Fitch projects VCSA's EBITDA generation to be around BRL3.2 million for 2015 compared to BRL3.5 million for 2014 due to the deterioration in volumes sold, limited price increases, and increased costs during the year in Brazil. This will be partially offset by strong cash flow generation at the company's subsidiaries operating in North America, Europe, Africa and Asia. Offsetting the decline in VCSA's EBITDA generation in Brazil is the company's strong market share of 35% with its 27 plants and 33.3 million tons of installed capacity across the country and VCSA's international diversification, which mitigates some of the risks faced by small, regional players. Fitch envisions VCSA's capacity utilization rate in Brazil to fall to around 55% over the next two years compared to the 88% rate the company experienced in 2014.

Leverage to Remain High

VCSA's net debt to EBITDA ratio increased to 4.6x for LTM Sept. 30, 2015 compared to 3.4x in 2014. The increase in the company's net leverage is predominantly related to finalizing its large investments during a period of a significant decreased demand for cement in Brazil. The depreciation of the BRL during 2015 also contributed to the increase in VCSA's net leverage by approximately 0.6x. Fitch projects net leverage to remain above 4.5x in 2016 and above 4.0x in 2017 as the continued contraction in the Brazilian cement market is expected to be partially offset by continued strong growth in its international operations. VCSA has the ability to accelerate its deleveraging through the sale of non-core assets, restricting dividends to its parent, and other contingency plans which the company has in place.

Strong Liquidity

VCSA's liquidity is very strong and improved significantly during 2015. Fitch projects the company's cash position to be around BRL4.7 billion as of Dec. 31, 2015 compared to BRL2.5 billion for Dec. 31, 2014. In 2016 VCSA's cash balance was enhanced by a BRL1 Billion capital increase from VSA and the proceeds from the sale in 2015 of non-core assets. VCSA's amortization schedule is manageable, with an average debt maturity of nine years. Current cash on hand can cover more than 3.5 years of debt amortization. VCSA internally tries to maintain cash balances of approximately BRL3 billion a year. VCSA also renewed its revolving credit facilities of USD700 million and USD230 million, both maturing in 2020 during 2015.

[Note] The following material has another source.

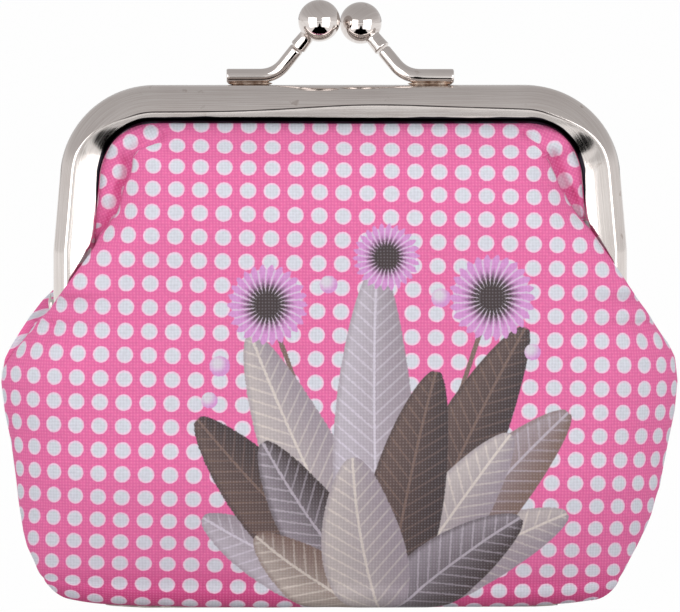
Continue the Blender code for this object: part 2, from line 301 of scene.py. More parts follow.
def walk_section(stretches):
    """The channel's outer face from the rolled lip on: (length, inset, reach) points, found by
    walking along the sheet as the way it faces turns from down to front, up and back. The
    stretches give a length in millimetres and the turn at its two ends."""
    depth = sum(
        length * max(math.sin(math.radians((start + end) / 2)), 0)
        for length, start, end in stretches
    )
    web = (outer_face - inner_face) * 1000 - depth - inner_bend * 1000
    turned = inner_bend * 1000 * math.pi / 2
    rest = sheet_length * 1000 - sum(stretch[0] for stretch in stretches) - web - turned
    walked = [(0.0, 0.0, 0.0)]
    for length, start, end in (*stretches, (web, 90, 90), (turned, 90, 180), (rest, 180, 180)):
        if start == end == 90:
            web_start = walked[-1][0]
        for k in range(10):
            turn = math.radians(start + (end - start) * (k + 0.5) / 10)
            s, inset, reach = walked[-1]
            part = length / 10000
            walked.append((s + part, inset - math.cos(turn) * part, reach - math.sin(turn) * part))
    lowest = min(inset for _, inset, _ in walked)
    highest = max(reach for _, _, reach in walked)
    return [(s, i - lowest, r - highest + outer_face) for s, i, r in walked], web_start


# stretches of the sheet from its rolled lip on: the lip, the front face, the ridge, the shoulder
# and the bend to the web; on the rail the face is short and the shoulder broad
rail_stretches = ((1.2, -70, -5), (0.62, -5, -2), (0.3, -2, 12), (2.87, 12, 35), (2.5, 35, 90))
leg_stretches = ((0.9, -60, -14), (3.3, -14, -8), (0.35, -8, 33), (1.2, 33, 50), (2.37, 50, 90))
leg_section, web_start = walk_section(leg_stretches)
web_reach_start = next(reach for s, _, reach in leg_section if s >= web_start - 1e-9)


def channel_section(leg, broad):
    """Section between the rail's (leg 0) and a leg's (leg 1), with its front face broader by
    broad, and the length at its ridge."""
    moved = (0, broad, 0, -broad, 0)
    stretches = [
        [a + (b - a) * leg for a, b in zip(rail, other)]
        for rail, other in zip(rail_stretches, leg_stretches)
    ]
    for stretch, more in zip(stretches, moved):
        stretch[0] += more * (1 - leg)
    ridge = (stretches[0][0] + stretches[1][0] + stretches[2][0] / 2) / 1000
    return walk_section(stretches)[0], ridge


def read_off(table, place):
    """Values at a place between the rows of a table, whose rows start with rising places."""
    for (start, *low), (end, *high) in zip(table, table[1:]):
        if place <= end:
            share = max(place - start, 0) / (end - start)
            return [a + (b - a) * share for a, b in zip(low, high)]
    return table[-1][1:]


def section_at(section, length, unbent):
    """(inset, reach) at a length along the sheet; an unbent sheet goes straight on back."""
    if unbent and length > web_start:
        return 0.0, web_reach_start - (length - web_start)
    return read_off(section, length)


def leg_end_rows():
    """Rows of the trimmed leg end and its round lug: (height, first and last length)."""

    def length_at(reach):
        return web_start + web_reach_start - reach

    rows = []
    tip_start = web_start - tip_width
    for k in range(1, 17):
        share = 1 - k / 16
        height = leg_tip + (trim_start - leg_tip) * share
        back = (inner_face + inner_bend) * share - lug_radius * (1 - share) / 2
        rows.append((height, tip_start * (1 - share), length_at(back)))
    for k in range(1, 7):
        share = math.cos(math.pi / 2 * k / 6)
        height = hinge_height + (leg_tip - hinge_height) * (1 - k / 6)
        ahead = lug_radius + (web_reach_start + tip_width - lug_radius) * share
        rows.append((height, length_at(ahead), length_at(-lug_radius * (1 - share / 4))))
    for k in range(1, 9):
        turn = math.pi / 2 * k / 8
        half = lug_radius * math.cos(turn)
        height = hinge_height - lug_radius * math.sin(turn)
        rows.append((height, length_at(half), length_at(-half)))
    return rows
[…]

International Operations Buoying the Group

VCSA's weakening Brazilian operations have been partially offset by stronger cash flow generation in its other key international markets. Fitch projects that the company's operations in North America have improved approximately to USD200 million in EBITDA during 2015 from USD129 million in 2014 which was largely due to increased volumes in key markets coupled with strong price increases. Fitch projects VCSA's North American operations to continue to produce strong results over the next two years as demand for cement in the great lakes region and Florida grow at a steady pace.

KEY ASSUMPTIONS

Fitch's key assumptions within the rating case for the issuer include:

--Mid-High single digit consolidated volume decline in 2016 and low single digit consolidated volume increases in 2017 and 2018;
--Brazil volume decline of around 19% in 2016 with limited recovery until 2018;
--Solid mid-high single volume growth in other key markets such as North America, Europe, and Africa during 2016 and 2017;
--Consolidated EBITDA margin falling to between 20-22% during 2016 and 2017;
--Capital expenditures of BRL2.4 billion in 2016 and BRL1.5 billion declining thereafter following completion of expansion projects;
--Net leverage to remain above 4.5x in 2016;
--Maintaining strong liquidity position in 2016.

RATING SENSITIVITIES

Considerations that could lead to a negative rating action (rating or Outlook):

VCSA's foreign currency ratings could be downgraded further if the macroeconomic conditions in Brazil result in cement volumes declining more than Fitch's expectations of 19% in 2016, resulting in pressured credit metrics beyond a tolerable level. A return to through the cycle net leverage around 2.5x following the current economic contraction in Brazil and its investment cycle is expected from VCSA.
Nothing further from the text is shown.